WHAT THE TASK REQUIRES:
The listing below contains a span that opens with the line containing "addPanLock();" and closes with the line containing "obj.parent = empty". Return that span exactly.

DATASET CONTENT:
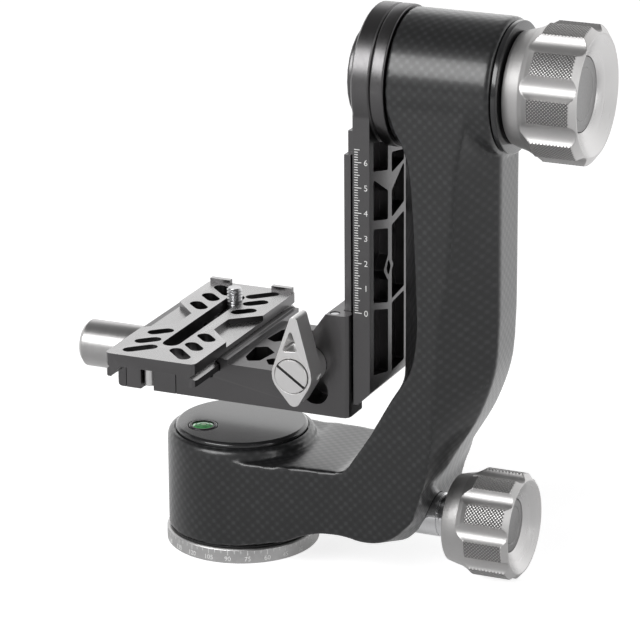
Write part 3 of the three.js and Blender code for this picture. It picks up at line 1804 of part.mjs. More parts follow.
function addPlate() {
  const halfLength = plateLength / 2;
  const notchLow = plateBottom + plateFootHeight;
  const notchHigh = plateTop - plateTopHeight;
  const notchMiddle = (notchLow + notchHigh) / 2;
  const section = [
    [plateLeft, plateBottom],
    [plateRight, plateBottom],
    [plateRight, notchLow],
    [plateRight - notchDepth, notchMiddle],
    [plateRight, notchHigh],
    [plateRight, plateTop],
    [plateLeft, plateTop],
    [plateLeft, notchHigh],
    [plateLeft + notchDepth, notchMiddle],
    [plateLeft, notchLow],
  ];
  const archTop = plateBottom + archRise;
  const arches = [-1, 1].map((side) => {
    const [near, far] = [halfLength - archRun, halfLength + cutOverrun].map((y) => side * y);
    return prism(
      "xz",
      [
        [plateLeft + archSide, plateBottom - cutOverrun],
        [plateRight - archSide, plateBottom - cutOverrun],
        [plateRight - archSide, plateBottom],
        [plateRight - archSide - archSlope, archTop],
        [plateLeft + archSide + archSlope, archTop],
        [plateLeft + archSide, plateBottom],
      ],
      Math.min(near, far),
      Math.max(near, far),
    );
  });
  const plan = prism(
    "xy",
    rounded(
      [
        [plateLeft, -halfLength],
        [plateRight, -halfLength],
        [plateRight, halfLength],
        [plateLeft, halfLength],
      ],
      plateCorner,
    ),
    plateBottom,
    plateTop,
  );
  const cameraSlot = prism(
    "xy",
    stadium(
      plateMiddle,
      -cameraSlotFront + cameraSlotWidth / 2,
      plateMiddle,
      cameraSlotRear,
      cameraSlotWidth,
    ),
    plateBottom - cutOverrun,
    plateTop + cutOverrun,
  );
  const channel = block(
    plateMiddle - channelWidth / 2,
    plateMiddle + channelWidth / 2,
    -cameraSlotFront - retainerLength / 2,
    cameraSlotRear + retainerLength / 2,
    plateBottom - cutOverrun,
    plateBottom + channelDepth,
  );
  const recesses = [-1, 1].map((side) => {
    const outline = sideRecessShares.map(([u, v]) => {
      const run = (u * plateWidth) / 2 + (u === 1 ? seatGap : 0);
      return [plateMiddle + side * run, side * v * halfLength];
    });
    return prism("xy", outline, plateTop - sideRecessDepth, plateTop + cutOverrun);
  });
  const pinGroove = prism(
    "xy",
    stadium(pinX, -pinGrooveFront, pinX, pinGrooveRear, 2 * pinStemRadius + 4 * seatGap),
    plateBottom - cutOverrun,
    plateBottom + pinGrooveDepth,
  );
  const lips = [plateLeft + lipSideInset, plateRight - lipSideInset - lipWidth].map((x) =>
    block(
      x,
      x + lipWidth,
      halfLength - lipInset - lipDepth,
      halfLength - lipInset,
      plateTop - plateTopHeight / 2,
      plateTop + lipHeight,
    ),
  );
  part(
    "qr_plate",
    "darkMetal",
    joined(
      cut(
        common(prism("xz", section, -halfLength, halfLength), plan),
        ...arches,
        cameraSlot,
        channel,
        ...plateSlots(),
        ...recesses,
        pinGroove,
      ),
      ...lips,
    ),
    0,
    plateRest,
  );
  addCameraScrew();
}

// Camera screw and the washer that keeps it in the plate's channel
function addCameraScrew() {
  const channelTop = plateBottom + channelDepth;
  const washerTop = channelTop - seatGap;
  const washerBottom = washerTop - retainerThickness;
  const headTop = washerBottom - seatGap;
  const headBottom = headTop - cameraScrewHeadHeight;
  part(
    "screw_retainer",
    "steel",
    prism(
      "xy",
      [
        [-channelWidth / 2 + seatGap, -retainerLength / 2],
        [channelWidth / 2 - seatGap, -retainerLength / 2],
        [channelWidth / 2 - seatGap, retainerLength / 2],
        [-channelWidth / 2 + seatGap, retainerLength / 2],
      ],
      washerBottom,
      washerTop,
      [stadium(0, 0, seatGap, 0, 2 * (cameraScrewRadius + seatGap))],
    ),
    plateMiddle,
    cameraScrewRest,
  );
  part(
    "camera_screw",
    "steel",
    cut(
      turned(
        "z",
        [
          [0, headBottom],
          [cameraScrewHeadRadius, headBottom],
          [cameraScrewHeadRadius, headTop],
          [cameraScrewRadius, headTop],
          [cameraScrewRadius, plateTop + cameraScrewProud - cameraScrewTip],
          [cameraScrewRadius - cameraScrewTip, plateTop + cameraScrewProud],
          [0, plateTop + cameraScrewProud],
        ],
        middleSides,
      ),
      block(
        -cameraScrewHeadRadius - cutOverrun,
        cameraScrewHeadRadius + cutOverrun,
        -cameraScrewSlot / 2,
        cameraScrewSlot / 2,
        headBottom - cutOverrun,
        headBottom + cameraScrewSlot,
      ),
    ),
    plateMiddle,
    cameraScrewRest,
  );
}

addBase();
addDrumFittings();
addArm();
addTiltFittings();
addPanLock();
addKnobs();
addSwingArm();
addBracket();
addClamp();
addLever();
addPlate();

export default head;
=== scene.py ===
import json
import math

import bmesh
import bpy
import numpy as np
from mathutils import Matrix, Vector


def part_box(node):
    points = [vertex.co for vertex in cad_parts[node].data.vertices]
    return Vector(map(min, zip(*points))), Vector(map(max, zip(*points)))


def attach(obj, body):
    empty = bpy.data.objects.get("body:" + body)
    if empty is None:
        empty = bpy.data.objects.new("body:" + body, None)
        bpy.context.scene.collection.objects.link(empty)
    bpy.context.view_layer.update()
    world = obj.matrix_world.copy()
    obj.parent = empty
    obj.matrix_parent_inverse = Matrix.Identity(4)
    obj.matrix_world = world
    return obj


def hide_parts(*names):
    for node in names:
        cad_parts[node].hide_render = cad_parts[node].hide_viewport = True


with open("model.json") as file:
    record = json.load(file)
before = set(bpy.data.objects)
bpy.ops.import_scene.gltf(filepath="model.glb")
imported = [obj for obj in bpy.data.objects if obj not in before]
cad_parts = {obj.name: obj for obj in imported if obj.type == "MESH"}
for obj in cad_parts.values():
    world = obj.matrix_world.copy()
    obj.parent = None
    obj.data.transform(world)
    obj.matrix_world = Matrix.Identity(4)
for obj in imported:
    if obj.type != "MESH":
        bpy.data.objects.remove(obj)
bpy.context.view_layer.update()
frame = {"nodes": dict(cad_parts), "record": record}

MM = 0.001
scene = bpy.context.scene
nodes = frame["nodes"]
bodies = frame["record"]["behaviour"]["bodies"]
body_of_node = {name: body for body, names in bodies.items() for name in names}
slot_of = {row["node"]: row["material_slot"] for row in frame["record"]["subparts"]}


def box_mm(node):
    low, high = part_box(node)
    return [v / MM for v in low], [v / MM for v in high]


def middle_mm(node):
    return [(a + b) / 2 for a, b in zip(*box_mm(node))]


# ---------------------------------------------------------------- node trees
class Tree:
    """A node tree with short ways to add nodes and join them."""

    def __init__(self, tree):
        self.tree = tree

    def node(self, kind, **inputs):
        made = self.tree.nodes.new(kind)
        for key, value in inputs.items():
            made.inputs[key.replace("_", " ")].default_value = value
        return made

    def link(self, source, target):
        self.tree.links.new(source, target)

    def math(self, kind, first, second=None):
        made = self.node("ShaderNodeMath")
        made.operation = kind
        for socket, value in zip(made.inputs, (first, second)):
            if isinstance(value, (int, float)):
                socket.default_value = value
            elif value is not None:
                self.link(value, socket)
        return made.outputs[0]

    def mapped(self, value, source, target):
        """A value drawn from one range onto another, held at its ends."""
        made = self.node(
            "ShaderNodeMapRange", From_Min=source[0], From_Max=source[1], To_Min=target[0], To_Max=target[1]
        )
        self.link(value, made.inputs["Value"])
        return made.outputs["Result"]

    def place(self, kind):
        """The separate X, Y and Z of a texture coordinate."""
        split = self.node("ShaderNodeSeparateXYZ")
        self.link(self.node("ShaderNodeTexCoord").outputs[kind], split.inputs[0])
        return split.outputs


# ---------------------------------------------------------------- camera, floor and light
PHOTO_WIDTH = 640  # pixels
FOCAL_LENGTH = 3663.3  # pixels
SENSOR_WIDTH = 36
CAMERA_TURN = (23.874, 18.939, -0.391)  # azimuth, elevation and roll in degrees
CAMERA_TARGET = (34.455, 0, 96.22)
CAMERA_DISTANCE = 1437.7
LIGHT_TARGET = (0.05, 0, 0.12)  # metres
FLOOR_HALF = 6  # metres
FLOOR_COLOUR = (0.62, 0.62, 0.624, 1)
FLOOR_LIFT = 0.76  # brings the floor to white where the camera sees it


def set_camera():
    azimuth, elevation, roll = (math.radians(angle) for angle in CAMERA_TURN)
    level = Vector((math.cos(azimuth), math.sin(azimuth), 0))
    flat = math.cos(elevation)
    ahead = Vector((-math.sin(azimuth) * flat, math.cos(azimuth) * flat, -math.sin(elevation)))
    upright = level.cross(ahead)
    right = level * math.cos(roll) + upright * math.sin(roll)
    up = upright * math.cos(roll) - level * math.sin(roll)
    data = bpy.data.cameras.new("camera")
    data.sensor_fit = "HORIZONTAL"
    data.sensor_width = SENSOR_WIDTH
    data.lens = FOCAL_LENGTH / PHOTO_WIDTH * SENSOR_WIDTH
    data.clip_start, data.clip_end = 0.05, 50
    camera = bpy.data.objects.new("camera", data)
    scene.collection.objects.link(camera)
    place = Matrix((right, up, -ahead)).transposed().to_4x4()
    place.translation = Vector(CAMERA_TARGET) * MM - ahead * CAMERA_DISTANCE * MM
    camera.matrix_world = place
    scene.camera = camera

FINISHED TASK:
addPanLock();
addKnobs();
addSwingArm();
addBracket();
addClamp();
addLever();
addPlate();

export default head;
=== scene.py ===
import json
import math

import bmesh
import bpy
import numpy as np
from mathutils import Matrix, Vector


def part_box(node):
    points = [vertex.co for vertex in cad_parts[node].data.vertices]
    return Vector(map(min, zip(*points))), Vector(map(max, zip(*points)))


def attach(obj, body):
    empty = bpy.data.objects.get("body:" + body)
    if empty is None:
        empty = bpy.data.objects.new("body:" + body, None)
        bpy.context.scene.collection.objects.link(empty)
    bpy.context.view_layer.update()
    world = obj.matrix_world.copy()
    obj.parent = empty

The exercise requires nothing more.